The trading centre is now a mini-urban corner complete with sales centres offering products ranging from clothing, electronic goods etc to confectionary delicacies to their customers. The loitering youths' overall clothing outfit, haircut and the dialects tell them from their counterparts walking through the narrow alleys years ago. Beauty parlours, Chinese restaurants, fast food joints are springing up. So are residential buildings. Of late, the local affluent people do not have to rent community centres at the upazilla centres to host wedding receptions. The riverside rural marketplace, yet to be recognised as a town, now boasts of its own community centre.
In the past, hajak lamps and hurricane lanterns used to be the source of light at the market surrounded by darkness at night, and thinning forests and paddy fields in the day. On being connected to electricity supplied from the area's own power station, the fast-growing business centre remains lighted throughout the night. Darkness engulfs the area during power outages. At times it would last for hours, or even for a full day or night. The frequency of power failures has lately been cut down remarkably. Apart from the primary and junior-level schools, and kindergartens, there are a few high schools and a college in the area. A boys' high school in the river port-based trading centre is said to have crossed a hundred years since its founding. There is also a fast-rising girls' high school. Hadn't these two schools and the college been there in the locality, the future of these teenagers and the youths would be anybody's guess.
The teenage girls in most probability would have ended up being married off prematurely by their parents. The youths from humble backgrounds would presumably take up petty business or trading. Many would, as seen elsewhere, would waste away in utter despair in silence. Some might join the neighbourhood underworld or go astray. Many others might rush to Dhaka.
There are the rewards yielded by a perennially backward rural area after its joining the march of development. With its lifeline, an erstwhile vibrant river, made to die away for the sake of fortune-making by a segment of unscrupulous people, it's the collective efforts undertaken by the area's masses which have succeeded in bringing meaning to the survival of thousands of villagers. The efforts are led by the creative socio-economic navigators. They cannot save the rivers.
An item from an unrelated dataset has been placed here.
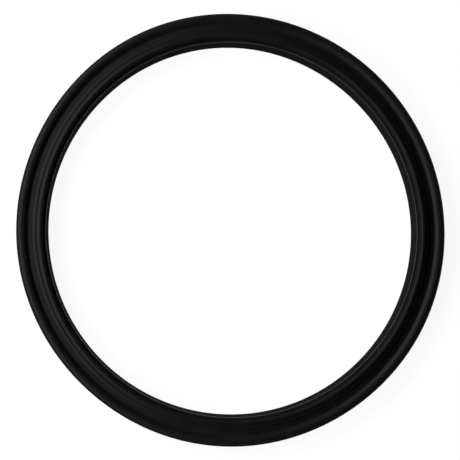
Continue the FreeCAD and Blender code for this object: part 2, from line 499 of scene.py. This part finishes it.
def rubber(outer_radius):
    """Black rubber with a faint bloom, grain, turned lines, streaks, dust, and a pale lip that is
    partly scuff and partly painted highlight.
    """
    finish, graph = empty_material(SLOT)
    coordinates = graph.node("ShaderNodeTexCoord")
    place = graph.out(coordinates, "Object")
    point = graph.node("ShaderNodeSeparateXYZ", Vector=place)
    turn = graph.math("ARCTAN2", graph.out(point, "Y"), graph.out(point, "X"))
    turned = graph.node("ShaderNodeAttribute", {"attribute_name": TURNED_RADIUS})
    radius = graph.out(turned, "Fac") / MM

    # The streaks are noise on a cylinder, so that they close where the turn jumps.
    around = outer_radius / STREAK_LENGTH
    wound = graph.node("ShaderNodeCombineXYZ", X=around * graph.math("COSINE", turn),
                       Y=around * graph.math("SINE", turn), Z=radius / STREAK_WIDTH)
    bloom = graph.noise(Vector=place, Scale=BLOOM_SCALE, Detail=5.0, Roughness=0.75)
    grain = graph.noise(Vector=place, Scale=GRAIN_SCALE, Detail=3.0)
    lines = graph.noise({"noise_dimensions": "1D"}, W=radius, Scale=LINE_SCALE, Detail=3.0,
                        Roughness=0.6)
    streaks = graph.noise(Vector=graph.out(wound, "Vector"), Scale=1.0, Detail=3.0, Roughness=0.6)

    tone = BLOOM_TONE * bloom + GRAIN_TONE * grain + STREAK_TONE * streaks
    # The paleness is a painted highlight and a scuff along the lip, plus specks of dust.
    pale = paleness(graph, turn, radius, outer_radius, bloom)
    channels = {channel: black * tone + white * pale
                for channel, black, white in zip(("Red", "Green", "Blue"), TONE_TINT, PALE_TINT)}
    colour = graph.node("ShaderNodeCombineColor", **channels)
    roughness = (SMOOTHEST + BLOOM_ROUGHNESS * bloom + STREAK_ROUGHNESS * streaks
                 + GRAIN_ROUGHNESS * grain)
    relief = graph.node("ShaderNodeBump", Strength=1.0, Distance=RELIEF * MM,
                        Height=lines + grain + STREAK_RELIEF * streaks)
    glossy, matt = (
        graph.node("ShaderNodeBsdfPrincipled", Base_Color=graph.out(colour, "Color"),
                   Roughness=roughness, Specular_IOR_Level=gloss, Specular_Tint=GLOSS_TINT,
                   Normal=graph.out(relief, "Normal"))
        for gloss in (GLOSS, 0.0))

    facing = graph.node("ShaderNodeSeparateXYZ", Vector=graph.out(coordinates, "Normal"))
    dull = FLANK_MATT * (1 - graph.fade(1 - graph.out(facing, "Z"), GENTLE, STEEP))
    surface = graph.node("ShaderNodeMixShader", _0=dull, _1=graph.out(glossy, "BSDF"),
                         _2=graph.out(matt, "BSDF"))
    graph.node("ShaderNodeOutputMaterial", Surface=graph.out(surface, "Shader"))
    return finish


def make_floor():
    """Floor that shows as white to the camera and keeps the ring's shadow."""
    finish, graph = empty_material("floor_white")
    path = graph.node("ShaderNodeLightPath")
    seen = (graph.out(path, "Is Camera Ray") + graph.out(path, "Is Glossy Ray")
            + graph.out(path, "Is Transmission Ray"))
    surface = graph.node("ShaderNodeBsdfPrincipled", Base_Color=(FLOOR_GREY,) * 3 + (1.0,),
                         Roughness=FLOOR_ROUGHNESS, Specular_IOR_Level=0.0, Emission_Color=WHITE,
                         Emission_Strength=graph.math("MINIMUM", seen, 1.0) * FLOOR_WHITENESS)
    graph.node("ShaderNodeOutputMaterial", Surface=graph.out(surface, "BSDF"))
    mesh = bpy.data.meshes.new("floor")
    half = FLOOR_HALF
    corners = [(-half, -half, 0.0), (half, -half, 0.0), (half, half, 0.0), (-half, half, 0.0)]
    mesh.from_pydata(corners, [], [(0, 1, 2, 3)])
    mesh.materials.append(finish)
    floor = bpy.data.objects.new("floor", mesh)
    floor.location.z = -FLOOR_DROP * MM
    bpy.context.scene.collection.objects.link(floor)


def direction_to(turn, height):
    """Direction away from the ring, by its turn from +X and its height in radians."""
    flat = math.cos(height)
    return Vector((flat * math.cos(turn), flat * math.sin(turn), math.sin(height)))


def make_lamp(name, turn, height, power):
    """Soft lamp that faces the ring from a direction, given in degrees."""
    direction = direction_to(math.radians(turn), math.radians(height))
    data = bpy.data.lights.new(name, "AREA")
    data.shape = "RECTANGLE"
    data.size = LAMP_WIDTH
    data.size_y = LAMP_DEPTH
    data.energy = power
    lamp = bpy.data.objects.new(name, data)
    lamp.location = direction * LAMP_DISTANCE
    lamp.rotation_euler = direction.to_track_quat("Z", "Y").to_euler()
    bpy.context.scene.collection.objects.link(lamp)


def make_lights():
    """Three soft lamps side by side on the left, and a weak even fill."""
    for name, turn, height, power in LAMPS:
        make_lamp(name, turn, height, power)
    world = bpy.data.worlds.new("fill_light")
    world.use_nodes = True
    background = world.node_tree.nodes["Background"]
    background.inputs["Color"].default_value = WHITE
    background.inputs["Strength"].default_value = FILL_STRENGTH
    bpy.context.scene.world = world


def make_camera():
    """Camera at the photo's viewing angle, with the top of the picture towards +Y."""
    direction = direction_to(CAMERA_TURN, math.pi / 2 - CAMERA_TILT)
    top = Vector((0.0, 1.0, 0.0))
    up = (top - top.dot(direction) * direction).normalized()
    right = up.cross(direction)
    data = bpy.data.cameras.new("camera")
    data.sensor_width = CAMERA_SENSOR
    data.lens = CAMERA_LENS
    camera = bpy.data.objects.new("camera", data)
    axes = Matrix((right, up, direction)).transposed().to_4x4()
    camera.matrix_world = Matrix.Translation(CAMERA_AIM + direction * CAMERA_DISTANCE) @ axes
    bpy.context.scene.collection.objects.link(camera)
    bpy.context.scene.camera = camera


make_ring()
make_floor()
make_lights()
make_camera()
bpy.context.scene.view_settings.view_transform = "Standard"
But organising protests and devising parallel ways of a fruitful life is not out of their survival strategy.
There are hundreds of cases like this area being eroded by the agents of lust for riches and power. They have least compunction for the mortal harms they unleash on the innocent. Their thirst for a life filled with endless hedonistic pleasures appears to be unquenchable. But in an inscrutable twist of fate, it's the people's collective strength that prevails. The invisible culprits responsible for the rivers' death could once get away with their misdeeds. They blamed people's 'lack of awareness'. Those days may have been consigned to the past. People might soon start identifying them.